There’s a wonderful video Simon and Schuster made in support of the book which I’ve posted above. This is delightfully entertaining all by itself.
One of my favorite essays in the collection is, “The Creature Walks Among Us”, about heartbrokenness. “Right now I’m neither in love nor heartbroken. I almost hesitate to say this: it feels provisional, like remission. Sometimes I’m afraid it may be as ephemeral as that temporary sanity that afflicts us for as long as forty-five seconds after orgasm. But at other times I worry it may be permanent. Maybe we have a finite capacity for falling in love that gets depleted with age. OR maybe romantic love is an affliction of adolescence, like ac ne or a passionate ideological investment in pop songs. It’s mostly a relief to be free of it, like not waking up hung over.

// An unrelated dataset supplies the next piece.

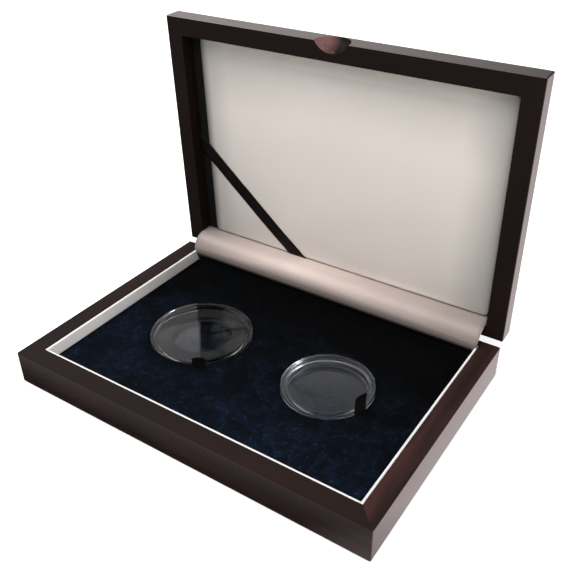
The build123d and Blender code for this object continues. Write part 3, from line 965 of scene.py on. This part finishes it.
rows = ribbon_band()
upper, lower = [[[lid_point(x, reach, depth - lift) for x, reach, depth in row] for row in rows]
                for lift in (ribbon_thick, 0.0)]
ribbon = mesh_piece("certificate_ribbon_band", *two_faced(upper, lower), satin_ribbon)
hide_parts("certificate_ribbon")
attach(ribbon, "lid")


# ---- Hinge cover -------------------------------------
# A strip of ivory leatherette glued behind the tray and inside the lid. It bows forward
# over the hinges in a smooth roll.
cover_low, cover_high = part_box("hinge_cover")
cover_radius = hinge_y - cover_low.y
cover_thick = 0.9 * mm
cover_pitch = 2.0 * mm
cover_steps = 22
cover_swell = 0.12 * mm
swell_along, swell_up = 28, 60
tail_front = cover_radius - 1.6 * mm
tail_half = -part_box("left_lining")[1].x - 0.3 * mm
cover_cream = (0.55, 0.445, 0.405)
# Painted shade toward the strip's ends and low on its roll, and painted shadow where it dives behind the
# tray.
cover_shade_grey, cover_shadow_black = (0.075, 0.068, 0.066, 1), (0.003, 0.0028, 0.0028, 1)
end_shade, foot_shade = 0.62, 0.72
end_shade_right_from, end_shade_left_from = -18 * mm, -20 * mm
foot_high, foot_low = 23.0 * mm, 18 * mm
dive_high, dive_low = 16.9 * mm, 14.6 * mm


def shade_strip(material):
    """Painted shade greys the strip toward its ends and low on its roll, and painted shadow blackens it where
    it dives behind the tray.
    """
    tree = material.node_tree
    shader = tree.nodes["Principled BSDF"]
    unshaded = shader.inputs["Base Color"].links[0].from_socket
    x, _, z = axes(tree, spot(tree))
    # Painted shade greys the roll's ends and lower part, and painted shadow blackens it where it dives behind
    # the tray.
    right, left = ramp(tree, x, end_shade_right_from, cover_high.x), ramp(tree, x, end_shade_left_from, cover_low.x)
    ends = maths(tree, "MAXIMUM", right, left)
    foot = times(tree, ramp(tree, z, foot_high, foot_low), foot_shade)
    grey = maths(tree, "MAXIMUM", times(tree, ends, end_shade), foot)
    colour = blend_colours(tree, grey, unshaded, cover_shade_grey)
    dive_shadow = ramp(tree, z, dive_high, dive_low)
    surface(tree, shader, Base_Color=blend_colours(tree, dive_shadow, colour, cover_shadow_black))


def cover_path():
    """The strip's front line from the tray's back edge up into the lid: (y, z, outward y, outward z)."""
    first, last = -acos(tail_front / cover_radius), pi / 2 - lean
    knee = hinge_z + cover_radius * sin(first)
    path = []
    for z in (cover_low.z, (cover_low.z * 2 + knee) / 3, (cover_low.z + 2 * knee) / 3):
        path.append((hinge_y - tail_front, z, -1.0, 0.0))
    for i in range(cover_steps + 1):
        angle = first + (last - first) * i / cover_steps
        y, z = hinge_y - cover_radius * cos(angle), hinge_z + cover_radius * sin(angle)
        path.append((y, z, -cos(angle), sin(angle)))
    deep = cover_high.y - y
    for share in (0.25, 0.6, 1.0):
        along = deep * share
        path.append((y + along * sin(last), z + along * cos(last) * 0.98, -cos(last), sin(last)))
    return path


def cover_strip():
    count = int(2 * cover_high.x / cover_pitch)
    rings = []
    for i in range(count + 1):
        x = -cover_high.x + 2 * cover_high.x * i / count
        front, back = [], []
        for y, z, out_y, out_z in cover_path():
            wave = noise.noise(Vector((x * swell_along, z * swell_up, 3.3)))
            swell = cover_swell * (0.6 * wave - 0.4)
            side = min(max(x, -tail_half), tail_half) if z < hinge_z else x
            front.append((side, y + out_y * swell, z + out_z * swell))
            back.append((side, y - out_y * cover_thick, z - out_z * cover_thick))
        rings.append(front + back[::-1])
    return stacked_rings(rings)


cream = leatherette("cream_leatherette", cover_cream)
shade_strip(cream)
cover = mesh_piece("hinge_cover_strip", *cover_strip(), cream)
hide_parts("hinge_cover")
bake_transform(cover)


# ---- Table, light and camera -------------------------
# A plain white table under soft daylight from above and the right. Glossy surfaces see it
# brighter on the window's side and in front of the case, and see a lit wall at the left.
table_half = 1.5
table_white = (0.82, 0.82, 0.82, 1)
window_side, front_side = (0.83, 0.56, 0), (0, -1, 0)
lit_wall_side = (-0.6, 0.45, 0.66)
# Where each patch of light begins and is full, and its strength at both.
window_patch, front_patch = (0.015, 0.06, 0.03, 0.82), (0.064, 0.085, 0.03, 0.5)
wall_patch, far_patch = (0.7, 1.0, 0.1, 1.1), (0.3, 0.9, 0.5, 1.0)
patch_colour, wall_colour = (1.0, 0.86, 0.85, 1), (1.0, 0.91, 0.88, 1)
white, sky_white = (1, 1, 1, 1), (1.0, 0.985, 0.97, 1)
sky_strength = 0.17
case_middle = Vector((0, 0.03, 0.04))
camera_place = Vector((0.1601, -0.2148, 0.2240))
camera_azimuth = radians(33.87)
camera_height = radians(33.01)
camera_roll = radians(0.61)
camera_lens = 47.12


def white_table():
    material, tree, shader = material_tree("white_table")
    path = tree.nodes.new("ShaderNodeLightPath").outputs
    surface(tree, shader, Base_Color=table_white, Roughness=0.9, Specular_IOR_Level=0.0)
    place = tree.nodes.new("ShaderNodeTexCoord").outputs["Object"]
    beside = ramp(tree, dot(tree, place, window_side), *window_patch)
    before = ramp(tree, dot(tree, place, front_side), *front_patch)
    glow = add(tree, "Emission", Color=patch_colour, Strength=maths(tree, "MAXIMUM", beside, before))
    # The table's far part is a little brighter to the camera, so that it meets the sky.
    distance = maths(tree, "SQRT", dot(tree, place, place))
    lift = add(tree, "Emission", Strength=ramp(tree, distance, *far_patch))
    lifted = add(tree, "AddShader", shader.outputs[0], lift)
    direct = add(tree, "MixShader", path["Is Camera Ray"], shader.outputs[0], lifted)
    seen = add(tree, "MixShader", path["Is Glossy Ray"], direct, glow)
    tree.links.new(seen, tree.nodes["Material Output"].inputs["Surface"])
    return material


corners = [(x * table_half, y * table_half, 0) for x, y in ((-1, -1), (1, -1), (1, 1), (-1, 1))]
table = mesh_piece("table", corners, [(0, 1, 2, 3)], white_table())

world = bpy.data.worlds.new("daylight")
bpy.context.scene.world = world
world.use_nodes = True
sky = world.node_tree
rays = sky.nodes.new("ShaderNodeLightPath").outputs
way = sky.nodes.new("ShaderNodeTexCoord").outputs["Generated"]
open_sky = add(sky, "Background", Color=sky_white, Strength=sky_strength)
lit_wall = ramp(sky, dot(sky, way, lit_wall_side), *wall_patch)
room = add(sky, "Background", Color=wall_colour, Strength=lit_wall)
lit = add(sky, "MixShader", rays["Is Glossy Ray"], open_sky, room)
backdrop = add(sky, "Background", Color=white, Strength=1.0)
seen = add(sky, "MixShader", rays["Is Camera Ray"], lit, backdrop)
sky.links.new(seen, sky.nodes["World Output"].inputs["Surface"])


def soft_box(name, place, width, height, power):
    """A rectangular lamp turned toward the middle of the case."""
    data = bpy.data.lights.new(name, "AREA")
    data.shape = "RECTANGLE"
    data.size, data.size_y = width, height
    data.energy = power
    box = bpy.data.objects.new(name, data)
    box.location = place
    box.rotation_mode = "QUATERNION"
    box.rotation_quaternion = (case_middle - box.location).to_track_quat("-Z", "Y")
    bpy.context.scene.collection.objects.link(box)
    return box


overhead = soft_box("overhead_soft_box", (-0.2, -0.34, 0.90), 2.2, 0.5, 21.5)
soft_box("side_window", (1.1, 0.38, 0.5), 0.35, 0.5, 7.0)
# The overhead lamp leaves the capsules out, whose rims would show its whole image.
unlit = bpy.data.collections.new("clear_pieces")
for piece in clear_pieces:
    unlit.objects.link(piece)
overhead.light_linking.receiver_collection = unlit
for item in unlit.collection_objects:
    item.light_linking.link_state = "EXCLUDE"

camera_data = bpy.data.cameras.new("camera")
camera_data.sensor_width = 36.0
camera_data.lens = camera_lens
camera_data.clip_start = 0.01
camera = bpy.data.objects.new("camera", camera_data)
bpy.context.scene.collection.objects.link(camera)
level = cos(camera_height)
ahead = Vector((-sin(camera_azimuth) * level, cos(camera_azimuth) * level, -sin(camera_height)))
camera.rotation_mode = "QUATERNION"
camera.rotation_quaternion = Quaternion(ahead, camera_roll) @ ahead.to_track_quat("-Z", "Y")
camera.location = camera_place
bpy.context.scene.camera = camera
bpy.context.scene.view_settings.view_transform = "Standard"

At those moments when I’ve felt myself starting to relapse–waiting for someone to call who wasn’t going to, that familiar helplessness clutching my gut–I’ve recoiled like a recovering alcoholic waking from a dream of being blacked-out drunk, relieved and thankful that he’s still sober.
But sometimes this life starts to feel grudging and dutiful. I’m clear-eyed again, but the world looks lusterless and dull. I can understand why schizophrenics stop taking their meds. I’m functioning and accomplishing things; everyone approves of my behavior and agrees that I seem happier; I’m not embarrassing my friends with any histrionic displays. But I also know that all around me the air is full of songs too beautiful for me to hear. Sometimes I’ll see a pair of electric-blue damselflies coupled in flight, and I remember how it felt to be weightless.
Tim has one of the most spectacularly provocative websites out there– “The Pain: When Will it End?” You must go connect to it now, and check out “The Archive”, a nearly ten-year collection of his weekly cartoons. The website also provides a rundown of where Tim can be found on his current author tour.
What do we learn? We learn nothing.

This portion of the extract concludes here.